What to produce: Count up the lines in the following listing that hold the word "imported", then give only that count.

— start Given information —

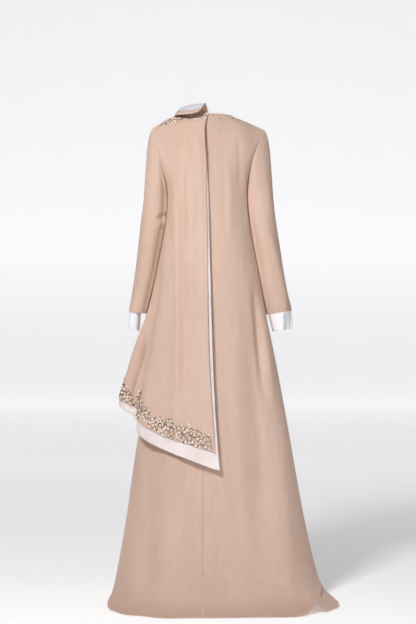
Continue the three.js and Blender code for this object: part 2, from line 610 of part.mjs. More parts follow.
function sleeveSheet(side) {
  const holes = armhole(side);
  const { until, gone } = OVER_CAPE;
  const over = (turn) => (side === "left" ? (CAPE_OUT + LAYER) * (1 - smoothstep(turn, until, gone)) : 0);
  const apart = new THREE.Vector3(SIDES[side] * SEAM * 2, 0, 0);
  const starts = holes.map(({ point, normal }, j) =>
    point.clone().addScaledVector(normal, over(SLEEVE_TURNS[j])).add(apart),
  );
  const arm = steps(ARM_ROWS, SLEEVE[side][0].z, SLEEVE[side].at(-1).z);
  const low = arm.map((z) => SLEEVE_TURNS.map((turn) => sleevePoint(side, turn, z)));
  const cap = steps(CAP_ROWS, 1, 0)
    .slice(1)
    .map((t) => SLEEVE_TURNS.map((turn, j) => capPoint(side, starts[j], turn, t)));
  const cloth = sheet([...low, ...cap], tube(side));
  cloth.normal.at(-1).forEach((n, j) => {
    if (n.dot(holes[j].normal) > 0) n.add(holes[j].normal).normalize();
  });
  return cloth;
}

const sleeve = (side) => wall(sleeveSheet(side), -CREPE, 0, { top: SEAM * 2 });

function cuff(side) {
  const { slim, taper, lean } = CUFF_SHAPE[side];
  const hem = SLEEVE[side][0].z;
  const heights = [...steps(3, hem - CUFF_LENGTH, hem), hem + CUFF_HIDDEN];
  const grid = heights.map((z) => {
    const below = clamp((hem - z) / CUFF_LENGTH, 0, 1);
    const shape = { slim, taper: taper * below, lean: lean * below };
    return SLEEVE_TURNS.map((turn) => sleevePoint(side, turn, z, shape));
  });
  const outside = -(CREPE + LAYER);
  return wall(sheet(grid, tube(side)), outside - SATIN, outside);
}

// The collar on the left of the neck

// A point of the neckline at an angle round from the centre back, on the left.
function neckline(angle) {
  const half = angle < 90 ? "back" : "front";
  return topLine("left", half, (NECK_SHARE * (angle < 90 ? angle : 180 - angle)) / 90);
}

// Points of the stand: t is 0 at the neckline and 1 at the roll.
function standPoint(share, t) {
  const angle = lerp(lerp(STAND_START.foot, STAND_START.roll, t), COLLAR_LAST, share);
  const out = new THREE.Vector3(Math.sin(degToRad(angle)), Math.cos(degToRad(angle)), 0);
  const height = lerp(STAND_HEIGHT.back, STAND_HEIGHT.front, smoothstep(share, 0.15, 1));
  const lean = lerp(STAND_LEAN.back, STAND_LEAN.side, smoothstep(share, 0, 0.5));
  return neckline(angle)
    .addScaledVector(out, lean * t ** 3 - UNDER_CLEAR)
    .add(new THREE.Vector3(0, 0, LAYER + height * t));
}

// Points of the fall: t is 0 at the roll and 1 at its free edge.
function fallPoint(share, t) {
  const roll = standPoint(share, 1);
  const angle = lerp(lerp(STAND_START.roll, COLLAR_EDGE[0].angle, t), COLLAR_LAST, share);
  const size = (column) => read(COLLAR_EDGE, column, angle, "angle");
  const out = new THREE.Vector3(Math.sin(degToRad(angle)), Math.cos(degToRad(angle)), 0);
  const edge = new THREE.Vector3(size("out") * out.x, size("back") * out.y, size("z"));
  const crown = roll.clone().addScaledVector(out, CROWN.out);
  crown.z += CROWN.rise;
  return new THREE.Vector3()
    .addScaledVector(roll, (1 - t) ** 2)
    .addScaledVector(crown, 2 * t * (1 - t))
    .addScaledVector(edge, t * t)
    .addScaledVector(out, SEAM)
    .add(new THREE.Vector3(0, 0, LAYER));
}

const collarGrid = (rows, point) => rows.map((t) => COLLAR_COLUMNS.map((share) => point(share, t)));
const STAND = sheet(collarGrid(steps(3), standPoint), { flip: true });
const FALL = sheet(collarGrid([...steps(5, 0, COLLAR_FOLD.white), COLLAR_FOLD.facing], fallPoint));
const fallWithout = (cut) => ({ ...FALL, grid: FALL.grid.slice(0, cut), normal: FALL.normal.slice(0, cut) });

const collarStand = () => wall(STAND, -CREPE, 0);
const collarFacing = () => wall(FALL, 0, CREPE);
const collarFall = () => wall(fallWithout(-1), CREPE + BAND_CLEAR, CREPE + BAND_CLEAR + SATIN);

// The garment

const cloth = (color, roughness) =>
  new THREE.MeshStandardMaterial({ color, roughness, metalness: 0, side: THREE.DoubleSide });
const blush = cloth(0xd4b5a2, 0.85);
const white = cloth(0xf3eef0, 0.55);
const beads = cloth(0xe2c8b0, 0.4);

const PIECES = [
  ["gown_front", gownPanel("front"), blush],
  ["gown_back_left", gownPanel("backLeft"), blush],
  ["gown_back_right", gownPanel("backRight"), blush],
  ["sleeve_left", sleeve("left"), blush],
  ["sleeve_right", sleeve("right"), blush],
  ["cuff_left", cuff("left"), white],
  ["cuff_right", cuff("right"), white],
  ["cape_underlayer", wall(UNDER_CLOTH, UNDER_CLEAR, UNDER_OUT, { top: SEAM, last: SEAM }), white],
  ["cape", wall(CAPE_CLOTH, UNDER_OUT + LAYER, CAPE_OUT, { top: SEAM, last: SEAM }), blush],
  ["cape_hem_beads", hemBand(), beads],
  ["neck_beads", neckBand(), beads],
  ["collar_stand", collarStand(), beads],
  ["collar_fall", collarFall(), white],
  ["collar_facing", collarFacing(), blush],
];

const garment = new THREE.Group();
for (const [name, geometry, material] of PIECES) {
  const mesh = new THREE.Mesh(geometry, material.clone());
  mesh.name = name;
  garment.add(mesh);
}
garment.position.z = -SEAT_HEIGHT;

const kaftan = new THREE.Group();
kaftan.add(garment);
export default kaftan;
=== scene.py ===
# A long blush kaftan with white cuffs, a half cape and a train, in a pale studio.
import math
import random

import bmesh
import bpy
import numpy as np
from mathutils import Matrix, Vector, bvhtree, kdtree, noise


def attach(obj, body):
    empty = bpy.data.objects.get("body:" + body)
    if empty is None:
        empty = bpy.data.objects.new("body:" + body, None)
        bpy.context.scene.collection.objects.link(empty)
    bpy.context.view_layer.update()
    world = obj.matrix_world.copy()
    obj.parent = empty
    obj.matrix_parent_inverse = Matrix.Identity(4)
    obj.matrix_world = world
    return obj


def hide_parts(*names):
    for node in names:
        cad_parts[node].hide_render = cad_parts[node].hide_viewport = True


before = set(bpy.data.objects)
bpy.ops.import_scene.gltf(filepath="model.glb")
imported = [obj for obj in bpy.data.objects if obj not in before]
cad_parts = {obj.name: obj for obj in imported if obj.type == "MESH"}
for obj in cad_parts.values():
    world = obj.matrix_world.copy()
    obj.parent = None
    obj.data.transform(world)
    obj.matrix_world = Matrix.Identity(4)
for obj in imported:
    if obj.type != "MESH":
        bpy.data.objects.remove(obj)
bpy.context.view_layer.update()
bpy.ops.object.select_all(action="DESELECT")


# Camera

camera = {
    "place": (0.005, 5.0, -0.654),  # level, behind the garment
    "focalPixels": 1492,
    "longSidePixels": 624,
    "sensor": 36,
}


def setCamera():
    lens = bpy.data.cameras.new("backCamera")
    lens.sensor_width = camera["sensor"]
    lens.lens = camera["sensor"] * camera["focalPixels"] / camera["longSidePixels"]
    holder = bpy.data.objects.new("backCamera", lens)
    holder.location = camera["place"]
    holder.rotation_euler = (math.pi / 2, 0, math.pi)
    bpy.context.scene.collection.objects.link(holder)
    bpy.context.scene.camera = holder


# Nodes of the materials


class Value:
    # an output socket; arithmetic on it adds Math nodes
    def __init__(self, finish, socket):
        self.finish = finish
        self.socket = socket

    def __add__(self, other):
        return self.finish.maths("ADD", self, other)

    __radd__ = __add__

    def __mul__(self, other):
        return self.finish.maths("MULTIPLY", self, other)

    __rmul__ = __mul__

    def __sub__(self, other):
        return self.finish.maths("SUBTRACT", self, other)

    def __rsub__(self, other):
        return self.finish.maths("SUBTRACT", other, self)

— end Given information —

Written response: 3